La cultura de la pobreza (1)

En el trasnochado chiste, llegaba el viajero al pueblo y entablaba  charla con un muchacho de gesto y porte descuidado. Sorprendido por el tono de alguna respuesta, acaba preguntándole al paisano: “¿Y tú en qué trabajas?, ¿en qué te ocupas?” A lo que el interpelado responde con tono firme y convincente: “No, yo no trabajo, yo no hago nada. Yo soy el tonto del pueblo, y unos y otros me dan de comer y me ofrecen casa y cobijo”. 
Buscando los orígenes y causas de la pobreza, los antropólogos llevan un tiempo discutiendo si puede hablarse o no de lo que llaman “la cultura de la pobreza”, una expresión propuesta por el filósofo Oscar Lewis, tras dedicar años a estudiar situaciones de marginación e indigencia en diversos países. Dice este investigador que hay personas que, ante las circunstancias adversas de carencia y desamparo en que se encuentran y viven, acaban atribuyéndose a sí mismos la condición inevitable e insalvable de pobres y que desde ese momento empiezan a actuar y  comportarse de acuerdo a lo que en la sociedad en que viven deben hacer los pobres, es decir, adquieren la cultura de la pobreza. Y lo peor es que  esta suele perpetuarse de padres a hijos, con lo que las nuevas generaciones no están preparadas para las oportunidades de progreso con que se puedan encontrar en su vida. “Cuando estos niños cumplen seis o siete años, normalmente ya han asimilado actitudes y valores básicos de su subcultura”.

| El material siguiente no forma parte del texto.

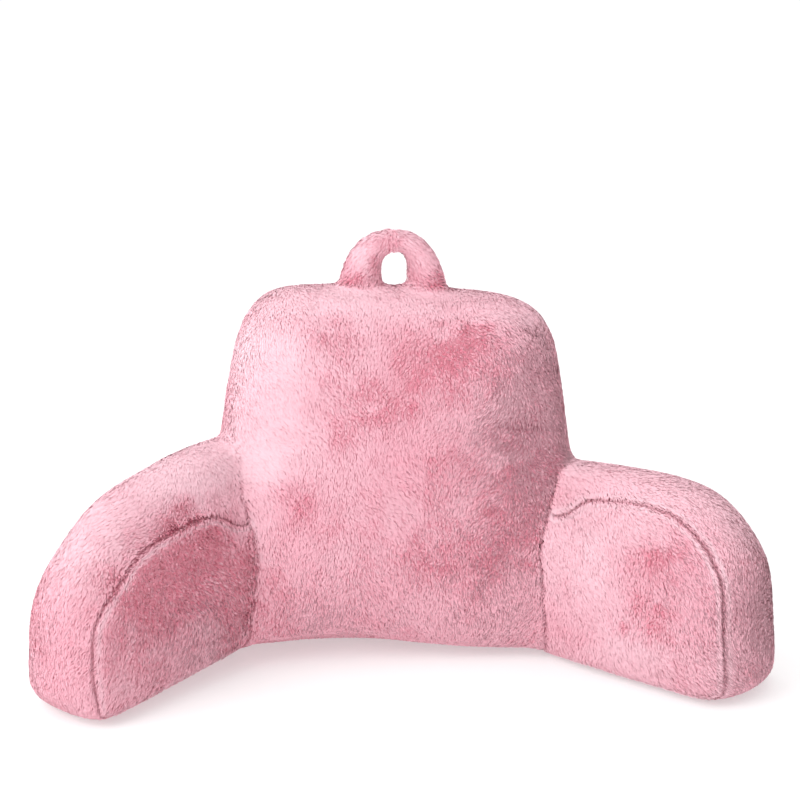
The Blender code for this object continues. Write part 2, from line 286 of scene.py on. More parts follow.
def layered(points, sizes, seed):
    """Smooth noise of several sizes together."""
    return sum(height * lumps(points, size * MM, seed + n) for n, (size, height) in enumerate(sizes.items()))


def layered_vectors(points, sizes, seed):
    """The same as vectors, with noise of their own for each axis."""
    total = np.zeros_like(points)
    for number, (size, height) in enumerate(sizes.items()):
        first = seed + 3 * number
        axes = [lumps(points, size * MM, first + axis) for axis in range(3)]
        total += height * np.stack(axes, axis=1)
    return total


def tuft_centres(points, size, seed):
    """The nearest of scattered points, one in each cube of a grid, and a number of its own for each."""
    base = np.floor(points / size).astype(np.int64) + 1000
    nearest = np.full(len(points), np.inf)
    centres = np.zeros_like(points)
    cells = np.zeros_like(base)
    for step in itertools.product((-1, 0, 1), repeat=3):
        cell = base + step
        jitter = np.stack([hash01(cell, seed + axis) for axis in range(3)], axis=1)
        centre = (cell - 1000 + jitter) * size
        distance = np.linalg.norm(points - centre, axis=1)
        closer = distance < nearest
        nearest[closer] = distance[closer]
        centres[closer] = centre[closer]
        cells[closer] = cell[closer]
    return centres, cells


def mesh_arrays(mesh):
    """Points, unit normals at the points, and triangles."""
    mesh.calc_loop_triangles()
    points = np.empty(len(mesh.vertices) * 3)
    mesh.vertices.foreach_get("co", points)
    normals = np.empty(len(mesh.vertices) * 3)
    mesh.vertex_normals.foreach_get("vector", normals)
    triangles = np.empty(len(mesh.loop_triangles) * 3, dtype=np.int32)
    mesh.loop_triangles.foreach_get("vertices", triangles)
    return points.reshape(-1, 3), normals.reshape(-1, 3), triangles.reshape(-1, 3)


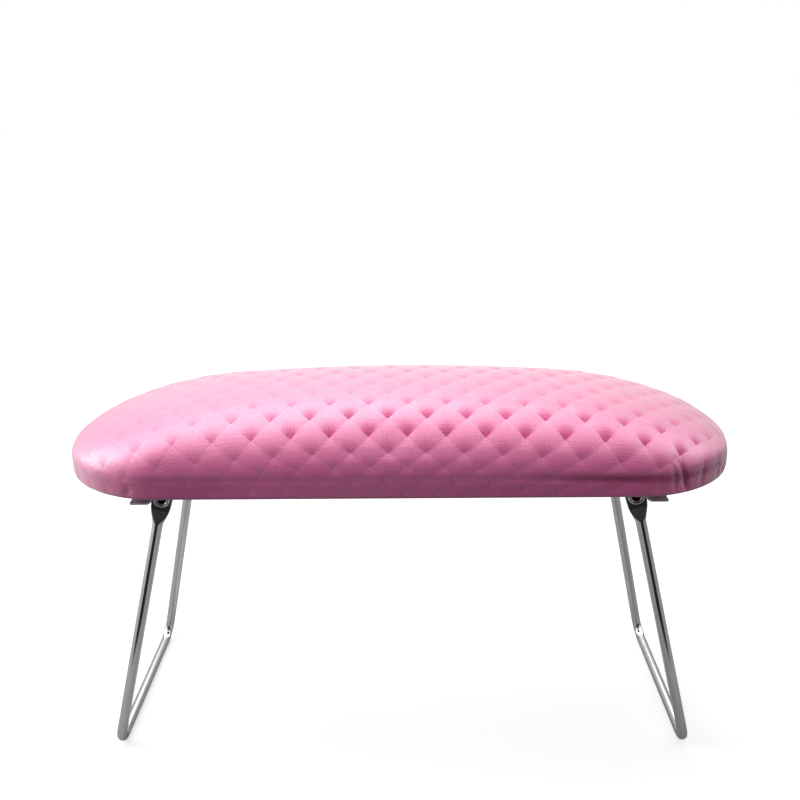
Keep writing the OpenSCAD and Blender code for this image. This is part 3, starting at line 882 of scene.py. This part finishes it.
def leatherette(name, colour, start, along, across, relief, coat, tilt, down, lean, light_faded):
    """Quilted leatherette. The pink deepens in speckles and in the rays of the fans, with painted shade along the
    fans' fold edges, pales at the crease lines as a painted highlight, and turns dark where shade is painted. A
    soft sheen and a wide, glossy coat veil it, and fans and painted shade take the coat away. The emboss and the
    weave are bump heights in metres. On a light-faded sheet the fans' colour is weakened, as painted light,
    towards its left end, over its top and down its wall, where light washes them out, and their gloss loss and
    emboss with it; low on the wall their rays pale as a painted highlight, and behind its crown they have half of
    their colour."""
    material, tree, shader = new_material(name)
    fabric = put(tree, "ShaderNodeUVMap", uv_map="fabric").outputs[0]
    cells = put(tree, "ShaderNodeGroup", {
        "Fabric": fabric, "Along": along, "Across": across, "Start U": start[0], "Start V": start[1],
        "Tilt": tilt, "Down": down, "Across lean": lean}, node_tree=DIAMONDS).outputs
    threads = put(tree, "ShaderNodeGroup", {"Fabric": fabric, "Pitch": THREAD_PITCH}, node_tree=WEAVE).outputs
    deep = scaled(colour, DEEP_SHARE)
    pale = scaled(colour, HIGHLIGHT_SHARE)
    shade = plus(tree, times(tree, threads["Speckle"], 0.65), times(tree, noise(tree, fabric, 22.0, 3.0), 0.35))
    worn = mix_colour(tree, shade, (*colour, 1), deep)
    spot = put(tree, "ShaderNodeSeparateXYZ", {0: fabric}).outputs
    # Fans fade where light washes them out, on the left, over the top and down the wall: painted light
    left = ramp(tree, spot["X"], -0.135, -0.02, 0.30, 1.0)
    top = ramp(tree, spot["Y"], -0.050, -0.020, 1.0, 0.34)
    wall = ramp(tree, spot["Y"], -0.069, -0.060, 0.30, 1.0)
    foot = ramp(tree, spot["Y"], -0.078, -0.071, 1.0, 0.0)
    fan_light_share = times(tree, left, top, wall)
    ahead = ramp(tree, spot["Y"], 0.0, 0.045, 1.0, 0.0)
    shares = []
    for behind in (0.5, 1.0):
        share = less(tree, behind, times(tree, less(tree, behind, fan_light_share), ahead))
        shares.append(plus(tree, times(tree, share, light_faded), 1 - light_faded))
    coloured, raised = shares
    fan = times(tree, cells["Fan"], coloured)
    rayed = mix_colour(tree, times(tree, cells["Rays"], coloured), worn, deep)
    # Low on the front wall the fans' rays pale: a painted highlight
    corner = mix_colour(tree, times(tree, times(tree, foot, cells["Rays"]), 0.30 * light_faded), rayed, pale)
    # The crease lines pale, most near the crossings: a painted highlight
    strength = plus(tree, times(tree, cells["Crossing"], 0.55), 0.07)
    line = times(tree, cells["Crease"], less(tree, 1, cells["Fan"]), strength)
    lined = mix_colour(tree, line, corner, pale)
    # Painted shade in the seam, folds, low band and end walls darkens the pink and takes the coat away
    soil = painted_shade_value(tree)
    dark = scaled(deep, PAINTED_SHADE_SHARE)
    tree.links.new(mix_colour(tree, soil, lined, dark), shader.inputs["Base Color"])
    gloss = times(tree, less(tree, 1, times(tree, fan, 0.9)), coat, less(tree, 1, times(tree, soil, 0.75)))
    tree.links.new(gloss, shader.inputs["Coat Weight"])
    tree.links.new(plus(tree, times(tree, threads["Speckle"], 0.12), 0.42), shader.inputs["Roughness"])
    emboss = times(tree, cells["Puff"], relief, raised)
    linen = times(tree, threads["Height"], THREAD_BUMP)
    add_bump(tree, shader, plus(tree, emboss, linen), Normal=cells["Normal"])
    fill_inputs(shader, {"Specular IOR Level": 0.4, "Sheen Weight": 0.9, "Sheen Roughness": 0.45,
                         "Sheen Tint": (0.94, 1.0, 0.95, 1), "Coat IOR": 1.9, "Coat Roughness": 0.46})
    return material


def metal(name, colour, roughness, smear, scratch):
    """Plated steel: roughness and colour change with handling marks, over fine lines as a bump. Where shade is
    painted, in the rivets' hollows, it is nearly black."""
    material, tree, shader = new_material(name)
    place = object_place(tree)
    marks = put(tree, "ShaderNodeGroup", {"Place": place}, node_tree=WEAR).outputs
    smeared = times(tree, marks["Smear"], smear)
    worn = mix_colour(tree, smeared, (*colour, 1), scaled(colour, DULL_SHARE))
    # Painted shade, nearly black, where a mesh marks it: the rivets' hollows
    soil = painted_shade_value(tree)
    shaded_steel = mix_colour(tree, times(tree, soil, 0.9), worn, scaled(colour, HOLLOW_SHADE_SHARE))
    tree.links.new(shaded_steel, shader.inputs["Base Color"])
    tree.links.new(plus(tree, times(tree, smeared, 0.25), roughness), shader.inputs["Roughness"])
    add_bump(tree, shader, times(tree, marks["Scratch"], scratch))
    fill_inputs(shader, {"Metallic": 1})
    return material


def cream_foam(name):
    """Upholstery foam: a pale cream with open pores, painted darker in their pits as shade."""
    material, tree, shader = new_material(name)
    place = object_place(tree)
    pores = put(tree, "ShaderNodeTexVoronoi", {"Vector": place, "Scale": 900.0}).outputs["Distance"]
    cream = mix_colour(tree, pores, (0.72, 0.62, 0.38, 1), (0.92, 0.88, 0.68, 1))
    tree.links.new(cream, shader.inputs["Base Color"])
    add_bump(tree, shader, times(tree, pores, 0.0004))
    fill_inputs(shader, {"Roughness": 0.95})
    return material


def plywood(name):
    """Plywood: long pale grain on the faces and thin dark plies round the edge."""
    material, tree, shader = new_material(name)
    place = object_place(tree)
    grain = noise(tree, stretch(tree, place, (6.0, 120.0, 900.0)), 1.0, 5.0, 0.8)
    wood = mix_colour(tree, grain, (0.42, 0.25, 0.11, 1), (0.78, 0.58, 0.34, 1))
    tree.links.new(wood, shader.inputs["Base Color"])
    tree.links.new(plus(tree, times(tree, grain, 0.2), 0.55), shader.inputs["Roughness"])
    return material


def grey_card(name):
    """Stiff card: grey-brown with short fibres."""
    material, tree, shader = new_material(name)
    place = object_place(tree)
    card = mix_colour(tree, noise(tree, place, 700.0, 4.0), (0.07, 0.06, 0.055, 1), (0.20, 0.18, 0.16, 1))
    tree.links.new(card, shader.inputs["Base Color"])
    fill_inputs(shader, {"Roughness": 0.9})
    return material


# Camera, floor and light

def make_camera():
    """The photograph's camera, fitted to the legs and the cushion's outline."""
    data = bpy.data.cameras.new("camera")
    data.sensor_width = 36
    data.lens = 36 * FOCAL_PX / FRAME_PX
    data.shift_y = SHIFT_PX / FRAME_PX
    camera = add_object("camera", data)
    turn, tilt, roll = CAMERA_TURNS
    camera.matrix_world = (Matrix.Translation(CAMERA_PLACE) @ Matrix.Rotation(turn, 4, "Z")
                           @ Matrix.Rotation(tilt, 4, "X") @ Matrix.Rotation(roll, 4, "Z"))
    bpy.context.scene.camera = camera


def area_lamp(name, place, size, power):
    """A soft rectangular lamp at a place, facing the point that all lamps face."""
    data = bpy.data.lights.new(name, "AREA")
    data.shape = "RECTANGLE"
    data.size, data.size_y = size
    data.energy = power
    lamp = add_object(name, data)
    lamp.location = place
    lamp.rotation_mode = "QUATERNION"
    lamp.rotation_quaternion = (Vector(LAMP_AIM) - Vector(place)).to_track_quat("-Z", "Y")


def make_floor():
    """A round floor. The camera sees it pale, with the object's shadow, and brighter away from the object.
    Metal sees it grey, nearly black in two wedges well ahead of the legs, and paler under the cushion. Other
    light sees it in a dim blue grey."""
    turn = 2 * np.pi * np.arange(96) / 96
    radius = np.array([0, 0.5, 8.0])[:, None]
    grid = np.stack([radius * np.cos(turn), radius * np.sin(turn), 0 * radius + 0 * turn], 2)
    floor = make_mesh("floor", grid, flip=True)
    material, tree, shader = new_material("floor_pale")
    path = put(tree, "ShaderNodeLightPath").outputs
    spot = object_place(tree)
    place = put(tree, "ShaderNodeSeparateXYZ", {0: spot}).outputs
    ahead = calc(tree, "MAXIMUM", times(tree, place["Y"], -1), 0.01)
    out, off = calc(tree, "ABSOLUTE", place["X"]), calc(tree, "ABSOLUTE", place["Y"])
    slope = calc(tree, "DIVIDE", less(tree, out, 0.16), ahead)
    beside = ramp(tree, calc(tree, "ABSOLUTE", less(tree, slope, 0.22)), 0.42, 0.62)
    near = ramp(tree, ahead, 0.18, 0.26, 1.0, 0.0)
    wedges = ramp(tree, calc(tree, "MAXIMUM", beside, near), 0.0, 1.0, 0.02, 0.36, smooth=False)
    below = ramp(tree, calc(tree, "MAXIMUM", off, less(tree, out, 0.10)), 0.050, 0.075, 0.5, 0.0)
    mirrored = times(tree, calc(tree, "MAXIMUM", wedges, below), path["Is Glossy Ray"])
    level = calc(tree, "MAXIMUM", mirrored, times(tree, path["Is Camera Ray"], 0.56))
    pale = put(tree, "ShaderNodeCombineColor", {0: level, 1: level, 2: level}).outputs[0]
    seen = calc(tree, "MAXIMUM", path["Is Camera Ray"], path["Is Glossy Ray"])
    tree.links.new(mix_colour(tree, seen, (0.18, 0.175, 0.235, 1), pale), shader.inputs["Base Color"])
    away = put(tree, "ShaderNodeVectorMath", {0: spot}, operation="LENGTH").outputs["Value"]
    glow = times(tree, path["Is Camera Ray"], ramp(tree, away, 0.5, 1.6, 0.60, 1.0))
    tree.links.new(glow, shader.inputs["Emission Strength"])
    fill_inputs(shader, {"Roughness": 1, "Specular IOR Level": 0, "Emission Color": (1, 1, 1, 1)})
    floor.data.materials.append(material)
    floor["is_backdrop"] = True


def make_world():
    """A pale studio. Scattered light is even, and weaker from the right. Gloss sees it dark in front, where the
    camera stands, and bright behind, dimmer to the far left, low behind and low at the right. The camera
    itself sees white."""
    world = bpy.data.worlds.new("studio")
    world.use_nodes = True
    tree = world.node_tree
    shade = tree.nodes["Background"]
    split = put(tree, "ShaderNodeSeparateXYZ", {0: put(tree, "ShaderNodeTexCoord").outputs["Generated"]}).outputs
    front = ramp(tree, split["Y"], -0.80, -0.05, 0.04, 3.3, smooth=False)
    behind = ramp(tree, split["Y"], -0.1, 0.6, 0.0, -0.5, smooth=False)
    beyond = ramp(tree, split["X"], 0.30, 0.85, 1.0, 0.90)
    nearer = ramp(tree, split["X"], -0.92, -0.40, 0.42, 1.0)
    low_behind = times(tree, ramp(tree, split["Z"], 0.56, 0.70, 0.76, 0.0), ramp(tree, split["Y"], 0.3, 0.6))
    low_right = times(tree, ramp(tree, split["Z"], 0.05, 0.50, 0.9, 0.0), ramp(tree, split["X"], 0.35, 0.75))
    mirrored = times(tree, plus(tree, front, behind), beyond, nearer, less(tree, 1, low_behind),
                     less(tree, 1, low_right))
    scattered = times(tree, ramp(tree, split["X"], 0.30, 0.85, 1.0, 0.45), WORLD_SPREAD)
    path = put(tree, "ShaderNodeLightPath").outputs
    spread = plus(tree, times(tree, path["Is Diffuse Ray"], scattered),
                  times(tree, less(tree, 1, path["Is Diffuse Ray"]), mirrored))
    tree.links.new(calc(tree, "MAXIMUM", spread, path["Is Camera Ray"]), shade.inputs["Strength"])
    fill_inputs(shade, {"Color": (1, 1, 1, 1)})
    bpy.context.scene.world = world


def add_piece(piece, body, slot, material, *nodes):
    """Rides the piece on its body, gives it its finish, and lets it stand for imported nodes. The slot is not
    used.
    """
    piece.data.materials.append(material)
    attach(piece, body)
    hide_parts(*nodes)
    return piece


make_camera()
make_floor()
make_world()
DIAMONDS = diamond_group()
WEAVE = weave_group()
WEAR = wear_group()
pink = leatherette("pink_leatherette", (0.73, 0.145, 0.37), DIAMOND_START, DIAMOND_ALONG, DIAMOND_ACROSS,
                   relief=0.0002, coat=1.0, tilt=0.12, down=1.0, lean=0.0, light_faded=1.0)
backing_pink = leatherette("backing_leatherette", (0.80, 0.16, 0.40), UNDER_DIAMOND_START, UNDER_DIAMOND_ALONG,
                           UNDER_DIAMOND_ACROSS, relief=0.0003, coat=0.3, tilt=0.30, down=0.0, lean=1.0,
                           light_faded=0.0)
foam_cream = cream_foam("cream_foam")
plate_metal = metal("plated_sheet", (0.80, 0.80, 0.80), roughness=0.36, smear=0.8, scratch=0.000012)
rivet_metal = metal("plated_rivet", (0.72, 0.72, 0.73), roughness=0.14, smear=0.5, scratch=0.000002)
screw_metal = metal("plated_screw", (0.76, 0.76, 0.76), roughness=0.12, smear=0.5, scratch=0.000001)
leg_metal = metal("polished_chrome", (0.72, 0.73, 0.74), roughness=0.07, smear=0.25, scratch=0.0000005)

cover = add_piece(make_cover(), "cushion", "cover_leatherette", pink, "top_cover")
add_piece(make_backing(), "cushion", "backing_leatherette", backing_pink, "backing_cover")
foam = add_piece(make_foam(), "cushion", "foam", foam_cream, "foam_pad")
for node, material in (("base_board", plywood("pale_plywood")), ("backing_card", grey_card("grey_card")),
                       ("cover_staples", screw_metal)):
    for slot in frame["nodes"][node].material_slots:
        slot.material = material
SCREW_TURNS = {"front": 0.5, "rear": 1.1, "outer": 0.2}
for word, side in (("left", -1), ("right", 1)):
    add_piece(make_plate(word + "_hinge_plate"), "cushion", "plate_steel", plate_metal, word + "_hinge_plate")
    for place, turned in SCREW_TURNS.items():
        screw = word + "_screw_" + place
        add_piece(make_screw(screw, turned * side), "cushion", "fastener_steel", screw_metal, screw)
    for place, end in (("front", -1), ("rear", 1)):
        rivet = word + "_rivet_" + place
        add_piece(make_rivet(rivet, side, end), "cushion", "rivet_steel", rivet_metal, rivet)
    leg = word + "_leg"
    add_piece(make_leg(leg + "_wire", side), leg, "leg_chrome", leg_metal, leg)

for name, (place, size, power) in LAMPS.items():
    area_lamp(name, place, size, power)

bpy.context.scene.view_settings.view_transform = "Standard"
size = {"cad": [list(corner) for corner in CAD_BOX], "visual": [list(corner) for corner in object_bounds()]}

Como en el cuento de arriba, una vez que el protagonista entiende que ha adquirido la condición irrenunciable de ser el tonto del pueblo o el pobre de la parroquia, una vez adquirido ese rango social, éste debe ser el que marque las relaciones con la colectividad, incluida la vestimenta, la forma de vida, el lenguaje y hasta el derecho moral y legal de ser ayudado por la comunidad, que a su vez adquiere la obligación de atender a sus necesidades. Aclarados así los papeles de cada uno, éstos se refuerzan con el trato paternalista como dialéctica al de humillación que le es obligado y todo se adoba con la limosna, algún traje que quedó obsoleto y hasta alguna chuchería para sus hijos, sobre todo en los días feriados. Pero, apoyados en las eternas frases tópicas de qué se le va a hacer, o el pertinaz debate de si se le dar limosna o no, no se abren otros horizontes. En opinión de Oscar Lewis, cada uno en su sitio y se ha consumado la cultura de la pobreza.